Method #2: Use the find command.
Example 2
[user@localhost directory]$ find $directory -type f -name '*' -exec mv {} $directory2/. \;
Method #2 involves filtering the list of files through the find command, instructing it to properly handle each file based on a specified set of command-line parameters. Due to the built-in flexibility of the find command, this workaround is easy to use, successful and quite popular. It allows you to selectively work with subsets of files based on their name patterns, date stamps, permissions and even inode numbers. In addition, and perhaps most importantly, you can complete the entire task with a single command.
The main drawback to this method is the length of time required to complete the process. Unlike Method #1, where groups of files get processed as a unit, this procedure actually inspects the individual properties of each file before performing the designated operation. The overhead involved can be quite significant, and moving lots of files individually may take a long time.
Method #3: Create a function. *
Example 3a
function large_mv () { while read line1; do mv directory/$line1 ../directory2 done } ls -1 directory/ | large_mv
Although writing a shell function does involve a certain level of complexity, I find that this method allows for a greater degree of flexibility and control than either Method #1 or #2. The short function given in Example 3a simply mimics the functionality of the find command given in Example 2: it deals with each file individually, processing them one by one. However, by writing a function you also gain the ability to perform an unlimited number of actions per file still using a single command:
Example 3b
function larger_mv () { while read line1; do md5sum directory/$line1 >> ~/md5sums ls -l directory/$line1 >> ~/backup_list mv directory/$line1 ../directory2 done } ls -1 directory/ | larger_mv
Example 3b demonstrates how you easily can get an md5sum and a backup listing of each file before moving it.
Unfortunately, since this method also requires that each file be dealt with individually, it will involve a delay similar to that of Method #2. From experience I have found that Method #2 is a little faster than the function given in Example 3a, so Method #3 should be used only in cases where the extra functionality is required.

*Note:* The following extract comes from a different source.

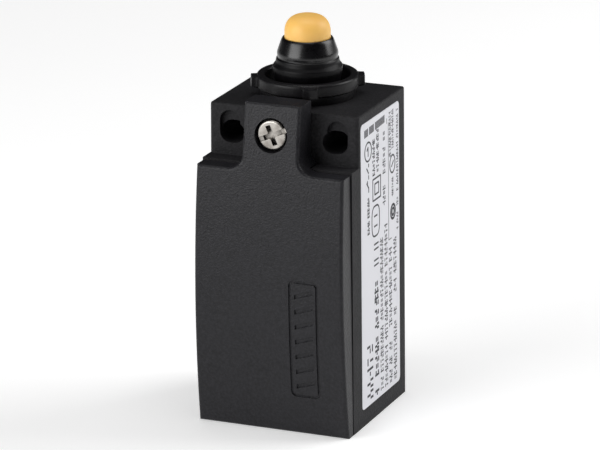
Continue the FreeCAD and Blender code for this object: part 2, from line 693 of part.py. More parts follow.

This last method requires a word of caution, as it is by far the most aggressive solution to the problem. It is presented here for the sake of thoroughness, since it is a valid method of getting around the problem. However, please be advised that due to the advanced nature of the solution, only experienced Linux users should attempt this hack. In addition, make sure to thoroughly test the final result in your environment before implementing it permanently.

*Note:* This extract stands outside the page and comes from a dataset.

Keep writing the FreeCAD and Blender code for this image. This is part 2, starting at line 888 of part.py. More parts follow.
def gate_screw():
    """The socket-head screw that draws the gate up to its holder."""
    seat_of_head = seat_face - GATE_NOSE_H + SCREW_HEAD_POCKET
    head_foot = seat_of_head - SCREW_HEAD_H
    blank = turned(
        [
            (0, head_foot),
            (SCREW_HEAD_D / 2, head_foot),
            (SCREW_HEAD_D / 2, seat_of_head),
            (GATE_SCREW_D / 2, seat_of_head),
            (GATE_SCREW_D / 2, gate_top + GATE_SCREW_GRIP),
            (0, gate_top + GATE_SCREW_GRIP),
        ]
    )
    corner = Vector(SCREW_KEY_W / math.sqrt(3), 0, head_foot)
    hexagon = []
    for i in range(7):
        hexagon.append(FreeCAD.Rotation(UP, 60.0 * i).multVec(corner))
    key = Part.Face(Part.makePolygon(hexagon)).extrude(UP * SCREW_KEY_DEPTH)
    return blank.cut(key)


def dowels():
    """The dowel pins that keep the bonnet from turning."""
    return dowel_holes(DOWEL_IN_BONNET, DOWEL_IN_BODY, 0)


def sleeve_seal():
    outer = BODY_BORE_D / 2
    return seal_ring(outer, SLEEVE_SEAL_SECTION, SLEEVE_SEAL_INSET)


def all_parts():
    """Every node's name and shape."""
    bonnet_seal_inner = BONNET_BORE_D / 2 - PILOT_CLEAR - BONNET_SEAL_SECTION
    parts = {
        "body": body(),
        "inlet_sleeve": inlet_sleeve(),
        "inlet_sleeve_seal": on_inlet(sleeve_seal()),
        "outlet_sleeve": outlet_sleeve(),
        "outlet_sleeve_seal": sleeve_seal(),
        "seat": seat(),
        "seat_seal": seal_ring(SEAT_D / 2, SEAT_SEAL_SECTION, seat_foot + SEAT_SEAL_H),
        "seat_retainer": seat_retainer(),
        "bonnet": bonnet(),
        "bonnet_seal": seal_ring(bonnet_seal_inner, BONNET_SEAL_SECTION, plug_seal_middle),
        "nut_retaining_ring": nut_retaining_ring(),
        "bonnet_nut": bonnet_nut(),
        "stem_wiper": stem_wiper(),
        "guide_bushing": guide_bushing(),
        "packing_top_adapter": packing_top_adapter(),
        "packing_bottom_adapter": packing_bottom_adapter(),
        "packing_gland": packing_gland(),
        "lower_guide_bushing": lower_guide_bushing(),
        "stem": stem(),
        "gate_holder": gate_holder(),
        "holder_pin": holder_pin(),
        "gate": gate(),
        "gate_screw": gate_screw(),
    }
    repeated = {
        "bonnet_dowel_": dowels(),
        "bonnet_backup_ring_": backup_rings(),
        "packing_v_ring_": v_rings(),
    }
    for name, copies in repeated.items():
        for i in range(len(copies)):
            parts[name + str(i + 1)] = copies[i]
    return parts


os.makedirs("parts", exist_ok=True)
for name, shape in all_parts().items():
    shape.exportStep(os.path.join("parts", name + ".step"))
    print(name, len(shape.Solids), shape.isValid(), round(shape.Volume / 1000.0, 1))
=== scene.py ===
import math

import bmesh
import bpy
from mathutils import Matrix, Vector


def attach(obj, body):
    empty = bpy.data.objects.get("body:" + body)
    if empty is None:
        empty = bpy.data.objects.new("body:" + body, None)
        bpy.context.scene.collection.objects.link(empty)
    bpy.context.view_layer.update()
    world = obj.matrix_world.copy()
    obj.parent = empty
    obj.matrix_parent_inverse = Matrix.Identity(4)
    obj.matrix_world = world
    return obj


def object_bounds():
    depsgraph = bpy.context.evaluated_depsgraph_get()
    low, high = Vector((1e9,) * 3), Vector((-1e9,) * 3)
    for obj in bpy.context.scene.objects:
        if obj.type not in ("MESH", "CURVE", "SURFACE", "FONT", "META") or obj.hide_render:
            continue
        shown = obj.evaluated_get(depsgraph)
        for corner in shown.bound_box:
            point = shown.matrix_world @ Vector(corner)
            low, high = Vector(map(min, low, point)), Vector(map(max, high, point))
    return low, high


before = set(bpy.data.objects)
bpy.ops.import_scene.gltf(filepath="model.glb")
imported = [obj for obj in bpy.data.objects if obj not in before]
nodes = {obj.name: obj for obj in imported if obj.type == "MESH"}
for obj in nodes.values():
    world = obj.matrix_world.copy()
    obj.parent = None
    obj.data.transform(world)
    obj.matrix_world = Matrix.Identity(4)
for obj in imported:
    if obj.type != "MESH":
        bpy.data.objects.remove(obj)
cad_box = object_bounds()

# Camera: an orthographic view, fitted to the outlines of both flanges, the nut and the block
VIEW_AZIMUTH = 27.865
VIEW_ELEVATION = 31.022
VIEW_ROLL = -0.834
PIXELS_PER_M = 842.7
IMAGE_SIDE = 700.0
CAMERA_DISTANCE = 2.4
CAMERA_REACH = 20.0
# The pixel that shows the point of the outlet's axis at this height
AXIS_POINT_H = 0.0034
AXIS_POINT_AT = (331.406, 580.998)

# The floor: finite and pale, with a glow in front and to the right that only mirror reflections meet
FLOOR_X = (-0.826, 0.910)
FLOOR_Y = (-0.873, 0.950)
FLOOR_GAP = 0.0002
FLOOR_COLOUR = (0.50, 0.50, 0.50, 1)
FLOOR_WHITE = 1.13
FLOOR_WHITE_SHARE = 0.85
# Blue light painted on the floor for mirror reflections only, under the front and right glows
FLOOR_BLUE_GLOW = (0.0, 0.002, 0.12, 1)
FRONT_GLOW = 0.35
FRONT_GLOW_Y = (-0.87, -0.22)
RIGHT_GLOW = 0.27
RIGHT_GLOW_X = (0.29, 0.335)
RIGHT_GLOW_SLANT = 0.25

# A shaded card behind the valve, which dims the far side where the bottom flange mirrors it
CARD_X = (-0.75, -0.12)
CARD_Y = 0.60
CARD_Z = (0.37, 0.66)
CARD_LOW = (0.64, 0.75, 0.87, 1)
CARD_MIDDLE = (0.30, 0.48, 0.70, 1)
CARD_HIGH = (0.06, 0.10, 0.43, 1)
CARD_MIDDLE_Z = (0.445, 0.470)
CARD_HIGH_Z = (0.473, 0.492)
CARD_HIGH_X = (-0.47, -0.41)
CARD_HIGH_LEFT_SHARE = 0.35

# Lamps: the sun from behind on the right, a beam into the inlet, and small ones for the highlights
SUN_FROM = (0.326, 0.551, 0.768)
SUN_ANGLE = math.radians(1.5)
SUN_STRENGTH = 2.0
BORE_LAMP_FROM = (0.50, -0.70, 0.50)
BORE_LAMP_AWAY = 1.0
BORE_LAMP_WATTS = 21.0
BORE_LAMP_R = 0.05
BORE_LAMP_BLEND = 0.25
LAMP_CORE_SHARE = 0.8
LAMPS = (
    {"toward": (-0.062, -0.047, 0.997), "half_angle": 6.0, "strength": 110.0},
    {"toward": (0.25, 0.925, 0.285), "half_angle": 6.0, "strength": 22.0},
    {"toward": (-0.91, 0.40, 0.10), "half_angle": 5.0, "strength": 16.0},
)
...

One of the advantages of using an open-source kernel is that you are able to examine exactly what it is configured to do and modify its parameters to suit the individual needs of your system. Method #4 involves manually increasing the number of pages that are allocated within the kernel for command-line arguments. If you look at the include/linux/binfmts.h file, you will find the following near the top:
/* * MAX_ARG_PAGES defines the number of pages allocated for arguments * and envelope for the new program. 32 should suffice, this gives * a maximum env+arg of 128kB w/4KB pages! */ #define MAX_ARG_PAGES 32
In order to increase the amount of memory dedicated to the command-line arguments, you simply need to provide the MAX_ARG_PAGES value with a higher number. Once this edit is saved, simply recompile, install and reboot into the new kernel as you would do normally.
On my own test system I managed to solve all my problems by raising this value to 64. After extensive testing, I have not experienced a single problem since the switch. This is entirely expected since even with MAX_ARG_PAGES set to 64, the longest possible command line I could produce would only occupy 256KB of system memory--not very much by today's system hardware standards.
The advantages of Method #4 are clear. You are now able to simply run the command as you would normally, and it completes successfully. The disadvantages are equally clear. If you raise the amount of memory available to the command line beyond the amount of available system memory, you can create a D.O.S. attack on your own system and cause it to crash. On multiuser systems in particular, even a small increase can have a significant impact because every user is then allocated the additional memory. Therefore always test extensively in your own environment, as this is the safest way to determine if Method #4 is a viable option for you.